We believe that the growth in leisure spending was driven by more than just lower transport and food prices. Consumers prioritised their spending differently and directed more of their cash on experiences while consciously reducing their spending on big-ticket product categories.

These results are aligned to the slowing growth in official retail sales during the last quarter of 2018. According to the Office for National Statistics, UK consumer spending in Q4 2018 was down slightly (-0.1 per cent) compared with the previous three-month period, but was up 4.1 per cent compared to the same period in 2017. More restrained retail sales point to the structural challenges around cost and competition in the sector. However, looking at individual retailers, there is some clear divergence of performance across categories and retail business models. There was slower growth in non-food sales, particularly in clothing sales where heavy and extended discounting failed to attract buyers. By contrast, online retailers continued to report strong growth, outperforming the high street. Online spending now accounts for 20 per cent of all retail spending, a new record.

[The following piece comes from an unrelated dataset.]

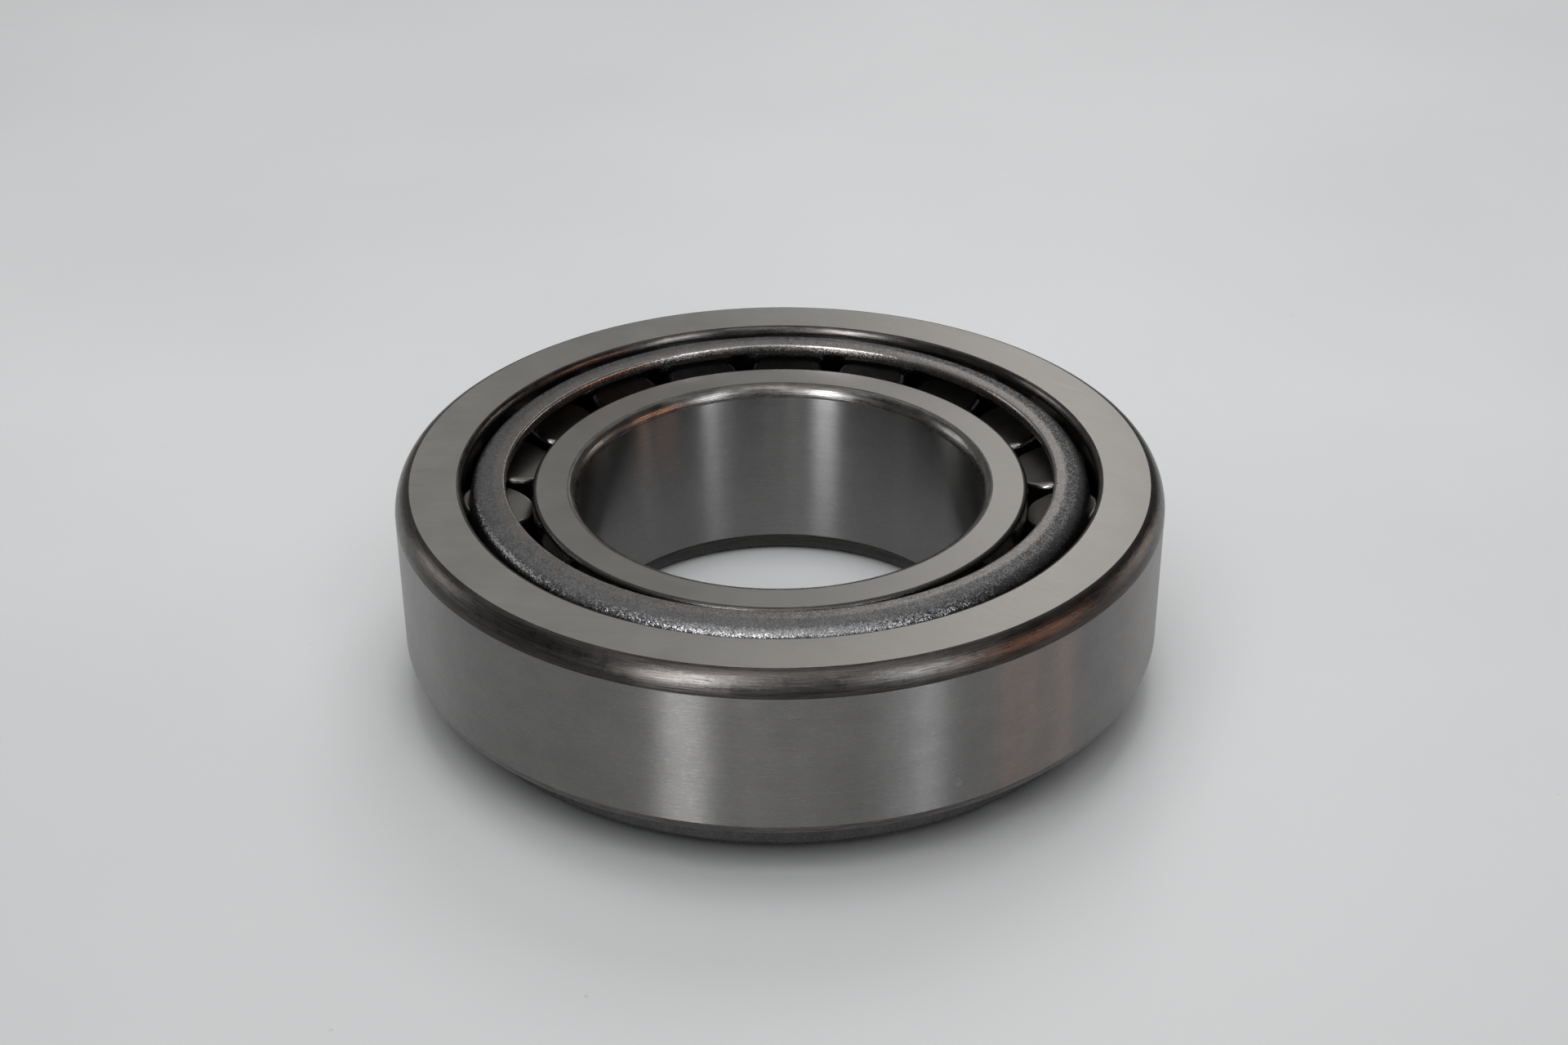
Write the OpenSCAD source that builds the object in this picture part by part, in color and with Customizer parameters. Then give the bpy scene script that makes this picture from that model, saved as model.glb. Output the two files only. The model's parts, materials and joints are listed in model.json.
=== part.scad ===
// Single-row tapered roller bearing: outer ring (cup), inner ring (cone), pressed-steel cage and rollers.
// Millimetres. The bearing axis is Z, and the cone's back face stands on z = 0.
// Every rolling surface is a cone about one common apex on the axis, so the rollers roll without slip.

/* [Boundary dimensions] */
// Diameter of the shaft bore
bore_d = 45; // [44:0.1:46]
// Outer diameter of the cup
outer_d = 85; // [84:0.1:86]
// Width over both rings, from the cone's back face to the cup's back face
total_w = 24.75; // [24.5:0.05:25]
// Width of the cone
cone_w = 23; // [22.6:0.1:23.4]
// Width of the cup
cup_w = 19; // [18:0.1:19.5]

/* [Raceways] */
// Half-angle of the cup's raceway, in degrees
cup_angle = 15.109; // [14.9:0.001:15.3]
// Diameter at which the cup's raceway would meet its back face
cup_small_d = 69.61; // [69.2:0.01:70]
// Gap between a roller and each raceway, across the surfaces
raceway_gap = 0.08; // [0.05:0.01:0.1]

/* [Rollers] */
// Number of rollers
roller_count = 19; // [16:1:19]
// Roller diameter half way along, before the raceway gaps
roller_d = 9.5; // [9.2:0.05:9.6]
// Roller length
roller_l = 16.2; // [15.8:0.1:16.4]
// Height of a roller's centre above the cone's back face
roller_mid_z = 13; // [12.9:0.05:13.1]
// Angle of the first roller about the axis, from +X
first_angle = 12.4; // [0:0.1:20]
// Corner radius of the roller's ends
roller_corner = 0.65; // [0.3:0.05:0.9]
// Gap between the roller's large end and the cone's large rib
large_end_gap = 0.08; // [0.05:0.01:0.12]
// Gap between the roller's small end and the cone's small rib
small_end_gap = 0.35; // [0.2:0.05:0.5]

/* [Cone] */
// Outer diameter of the large rib
large_rib_d = 64.4; // [63.6:0.1:65]
// Outer diameter of the small rib
small_rib_d = 55; // [54.6:0.1:55.2]
// Corner rounding at the bore's back end: across and along the axis
bore_back_round = [1.9, 2.6]; // [1:0.1:3]
// Corner rounding at the bore's front end: across and along the axis
bore_front_round = [1.15, 1.5]; // [0.5:0.05:2]
// Edge break on the two ribs
rib_edge = 0.5; // [0.3:0.05:0.7]
// Depth of the grinding relief in the raceway's corners
relief_depth = 0.3; // [0.2:0.05:0.4]
// Length of the grinding relief in the raceway's corners
relief_l = 0.9; // [0.6:0.1:1.2]

/* [Cup] */
// Outer corner rounding at the back face: across and along the axis
cup_back_round = [1.7, 2.55]; // [1:0.05:3]
// Outer corner rounding at the front face: across and along the axis
cup_front_round = [0.65, 1.1]; // [0.4:0.05:1.5]
// Inner corner rounding at the back face: across and along the axis
cup_inner_back_round = [0.6, 1]; // [0.3:0.05:1.2]
// Inner corner rounding at the front face: across and along the axis
cup_inner_front_round = [0.5, 0.6]; // [0.3:0.05:1]

/* [Cage] */
// Thickness of the cage's sheet steel
sheet_t = 1.3; // [1.1:0.05:1.4]
// Distance from the roller's axis out to the inside of the cage's wall
wall_offset = 2.1; // [2:0.05:2.2]
// Height of the cage's flange above the cone's back face
cage_top_z = 24.7; // [24.4:0.05:24.75]
// Height of the cage's rim above the cone's back face
cage_rim_z = 1.75; // [1.4:0.05:2.2]
// Inside diameter of the cage's flange
flange_inner_d = 60.6; // [60:0.1:61]
// Width of the flange's flat inner part
flange_flat = 1.4; // [1:0.1:1.6]
// Slope of the flange's outer part, in degrees
flange_slope = 9; // [4:1:12]
// Outside radius of the bend between the cage's wall and its flange
bend_r = 1.7; // [1.6:0.05:2]
// Gap between a roller and the long sides of its pocket
pocket_side_gap = 0.2; // [0.15:0.05:0.3]
// Gap between a roller and the ends of its pocket
pocket_end_gap = 0.3; // [0.2:0.05:0.4]
// Corner radius of a pocket
pocket_corner = 0.9; // [0.5:0.1:1.2]

/* [Hidden] */
$fn = 120;
// Straight pieces in each rounded corner
corner_steps = 6;
// Smallest length that makes one shape run past another
past = 0.5;

bore_r = bore_d / 2;
outer_r = outer_d / 2;
cup_front_z = total_w - cup_w;
// Height of the common apex of all the rolling cones
apex_z = total_w + cup_small_d / 2 / tan(cup_angle);
// Tilt of a roller's axis, by halving the step between the cup's angle and its own half-angle
mid_tilt_guess = cup_angle - atan(roller_d / 2 * cos(cup_angle) / (apex_z - roller_mid_z));
roller_half_angle = atan(roller_d / 2 * cos(mid_tilt_guess) / (apex_z - roller_mid_z));
roller_tilt = cup_angle - roller_half_angle;
// Distances from the apex, measured along a roller's axis
mid_s = (apex_z - roller_mid_z) / cos(roller_tilt);
large_s = mid_s + roller_l / 2;
small_s = mid_s - roller_l / 2;
large_rib_s = large_s + large_end_gap;
small_rib_s = small_s - small_end_gap;
// Angle between neighbouring rollers
pitch = 360 / roller_count;

function roller_name(i) = str("roller_", i < 10 ? "0" : "", i);

// A point in the section, from its distance s to the apex along a roller's axis and its offset t outwards
function on_roller(s, t) = [
    s * sin(roller_tilt) + t * cos(roller_tilt),
    apex_z - s * cos(roller_tilt) + t * sin(roller_tilt)
];
// The offset at which a line square to the roller's axis reaches radius r
function offset_at(s, r) = (r - s * sin(roller_tilt)) / cos(roller_tilt);
// Radius of a roller's full cone at distance s from the apex, before the gap
function roller_r(s) = s * tan(roller_half_angle);
// Radius of the cup's raceway at height z
function cup_r(z) = (apex_z - z) * tan(cup_angle);
// Points along an elliptical arc about c, from angle a to angle b
function arc_points(c, radii, a, b) = [
    for (i = [0:corner_steps])
        let (angle = a + (b - a) * i / corner_steps)
        c + [radii[0] * cos(angle), radii[1] * sin(angle)]
];

module cup() {
    inner_front_z = cup_front_z + cup_inner_front_round[1];
    inner_back_z = total_w - cup_inner_back_round[1];
    front_inner_r = cup_r(cup_front_z) + cup_inner_front_round[0];
    back_inner_r = cup_r(inner_back_z) + cup_inner_back_round[0];
    color("silver")
        rotate_extrude()
            polygon(concat(
                arc_points([front_inner_r, inner_front_z],
                    [front_inner_r - cup_r(inner_front_z), cup_inner_front_round[1]], 180, 270),
                arc_points([outer_r - cup_front_round[0], cup_front_z + cup_front_round[1]],
                    cup_front_round, 270, 360),
                arc_points([outer_r - cup_back_round[0], total_w - cup_back_round[1]],
                    cup_back_round, 0, 90),
                arc_points([back_inner_r, inner_back_z], cup_inner_back_round, 90, 180)
            ));
}

module cone() {
    large_relief_s = large_rib_s - relief_l;
    small_relief_s = small_rib_s + relief_l;
    large_rib_r = large_rib_d / 2;
    small_rib_r = small_rib_d / 2;
    // Raceway point at distance s, sunk below the rolling surface by depth
    function raceway(s, depth) = on_roller(s, -roller_r(s) - depth);
    color("lightgray")
        rotate_extrude()
            polygon(concat(
                arc_points([bore_r + bore_back_round[0], bore_back_round[1]], bore_back_round, 180, 270),
                arc_points([large_rib_r - rib_edge, rib_edge], [rib_edge, rib_edge], 270, 360),
                [
                    on_roller(large_rib_s, offset_at(large_rib_s, large_rib_r)) - [0, rib_edge / 2],
                    on_roller(large_rib_s, offset_at(large_rib_s, large_rib_r - rib_edge / 2)),
                    raceway(large_rib_s, relief_depth),
                    raceway(large_relief_s, relief_depth),
                    raceway(large_relief_s - relief_depth, 0),
                    raceway(small_relief_s + relief_depth, 0),
                    raceway(small_relief_s, relief_depth),
                    raceway(small_rib_s, relief_depth),
                    on_roller(small_rib_s, offset_at(small_rib_s, small_rib_r))
                ],
                arc_points([small_rib_r - rib_edge, cone_w - rib_edge], [rib_edge, rib_edge], 0, 90),
                arc_points([bore_r + bore_front_round[0], cone_w - bore_front_round[1]],
                    bore_front_round, 90, 180)
            ));
}

// The cage's section: a wall parallel to the rollers' axes, a bend, and a flange that slopes up to a flat
module cage_section() {
    outside = wall_offset + sheet_t;
    inner_bend_r = bend_r - sheet_t;
    flange_r = flange_inner_d / 2;
    crease_r = flange_r + flange_flat;
    under_crease_r = crease_r - sheet_t * tan(flange_slope / 2);
    // The bend's centre lies one bend radius inside the wall, and as far under the slope
    centre_offset = outside - bend_r;
    bend_z = cage_top_z - bend_r / cos(flange_slope);
    slope_drop = (centre_offset * cos(roller_tilt) - crease_r) * tan(flange_slope);
    bend_s = (apex_z - bend_z + centre_offset * sin(roller_tilt) + slope_drop)
        / (cos(roller_tilt) - sin(roller_tilt) * tan(flange_slope));
    bend_centre = on_roller(bend_s, centre_offset);
    rim_s = (apex_z - cage_rim_z + wall_offset * sin(roller_tilt)) / cos(roller_tilt);
    edge = sheet_t / 4;
    polygon(concat(
        [
            on_roller(rim_s - edge, wall_offset),
            on_roller(rim_s, wall_offset + edge),
            on_roller(rim_s, outside - edge),
            on_roller(rim_s - edge, outside)
        ],
        arc_points(bend_centre, [bend_r, bend_r], roller_tilt, 90 - flange_slope),
        [
            [crease_r, cage_top_z],
            [flange_r + edge, cage_top_z],
            [flange_r, cage_top_z - edge],
            [flange_r, cage_top_z - sheet_t + edge],
            [flange_r + edge, cage_top_z - sheet_t],
            [under_crease_r, cage_top_z - sheet_t]
        ],
        arc_points(bend_centre, [inner_bend_r, inner_bend_r], 90 - flange_slope, roller_tilt)
    ));
}

// Cutter for one pocket, in a roller's own frame: X outwards, Y along the rim, Z towards the small end
module pocket_cutter() {
    // Half the pocket's width at distance s: where the roller passes the wall's inner face, and a gap
    function half_width(s) = sqrt(pow(roller_r(s), 2) - pow(wall_offset, 2)) + pocket_side_gap;
    top = roller_l / 2 + pocket_end_gap;
    wide = half_width(large_s) - pocket_corner;
    narrow = half_width(small_s) - pocket_corner;
    rounding = [pocket_corner, pocket_corner];
    rotate([90, 0, 90])
        linear_extrude(wall_offset + sheet_t + 2 * past)
            polygon(concat(
                arc_points([wide, pocket_corner - top], rounding, 270, 360),
                arc_points([narrow, top - pocket_corner], rounding, 0, 90),
                arc_points([-narrow, top - pocket_corner], rounding, 90, 180),
                arc_points([-wide, pocket_corner - top], rounding, 180, 270)
            ));
}

// Puts a shape made in a roller's own frame at place i around the axis
module at_roller(i) {
    centre = on_roller(mid_s, 0);
    rotate([0, 0, first_angle + (i - 1) * pitch])
        translate([centre[0], 0, centre[1]])
            rotate([0, -roller_tilt, 0])
                children();
}

module cage() {
    color("dimgray")
        difference() {
            rotate_extrude() cage_section();
            for (i = [1:roller_count]) at_roller(i) pocket_cutter();
        }
}

module roller(i) {
    // The gap is taken off across the surface
    thin = raceway_gap / cos(roller_half_angle);
    rounding = [roller_corner, roller_corner];
    color("gainsboro")
        at_roller(i)
            translate([0, 0, -roller_l / 2])
                rotate_extrude()
                    polygon(concat(
                        [[0, 0]],
                        arc_points([roller_r(large_s) - thin - roller_corner, roller_corner],
                            rounding, 270, 360),
                        arc_points([roller_r(small_s) - thin - roller_corner, roller_l - roller_corner],
                            rounding, 0, 90),
                        [[0, roller_l]]
                    ));
}

cup();
cone();
cage();
for (i = [1:roller_count])
    roller(i);
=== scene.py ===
import json
import math

import bmesh
import bpy
from mathutils import Matrix, Vector


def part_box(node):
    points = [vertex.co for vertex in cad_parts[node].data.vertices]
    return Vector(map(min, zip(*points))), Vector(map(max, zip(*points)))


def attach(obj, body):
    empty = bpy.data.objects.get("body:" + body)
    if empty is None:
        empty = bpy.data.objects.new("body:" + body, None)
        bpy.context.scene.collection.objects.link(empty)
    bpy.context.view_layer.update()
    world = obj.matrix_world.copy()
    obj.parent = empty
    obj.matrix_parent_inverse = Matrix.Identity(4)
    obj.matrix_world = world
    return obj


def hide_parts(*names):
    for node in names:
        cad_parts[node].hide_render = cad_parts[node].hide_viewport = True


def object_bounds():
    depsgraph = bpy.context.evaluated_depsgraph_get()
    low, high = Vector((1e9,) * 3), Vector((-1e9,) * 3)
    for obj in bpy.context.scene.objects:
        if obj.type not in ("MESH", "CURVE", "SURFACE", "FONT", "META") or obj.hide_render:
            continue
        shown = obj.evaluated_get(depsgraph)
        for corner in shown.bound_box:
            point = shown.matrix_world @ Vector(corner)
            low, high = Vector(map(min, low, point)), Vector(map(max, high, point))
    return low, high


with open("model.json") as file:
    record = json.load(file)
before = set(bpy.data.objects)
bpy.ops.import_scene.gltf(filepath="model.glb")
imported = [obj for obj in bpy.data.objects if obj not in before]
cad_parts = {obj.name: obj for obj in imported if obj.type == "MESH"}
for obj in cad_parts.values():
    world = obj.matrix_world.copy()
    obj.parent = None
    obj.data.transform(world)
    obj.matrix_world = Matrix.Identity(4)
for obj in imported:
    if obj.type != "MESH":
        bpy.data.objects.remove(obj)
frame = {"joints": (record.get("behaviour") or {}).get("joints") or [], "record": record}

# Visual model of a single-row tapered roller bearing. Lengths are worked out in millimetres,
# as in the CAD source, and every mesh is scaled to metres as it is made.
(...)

Personal finance: contactless payment

Uncertainty, uncertainty, uncertainty

Consumers enter 2019 in a cautious mood. Prospects for consumer confidence over the next year will be closely linked to how, or indeed if, the UK leaves the EU. With the UK economic fundamentals remaining solid, and unemployment at historic lows, a reduction in Brexit uncertainties could deliver a rebound in consumer confidence and spending.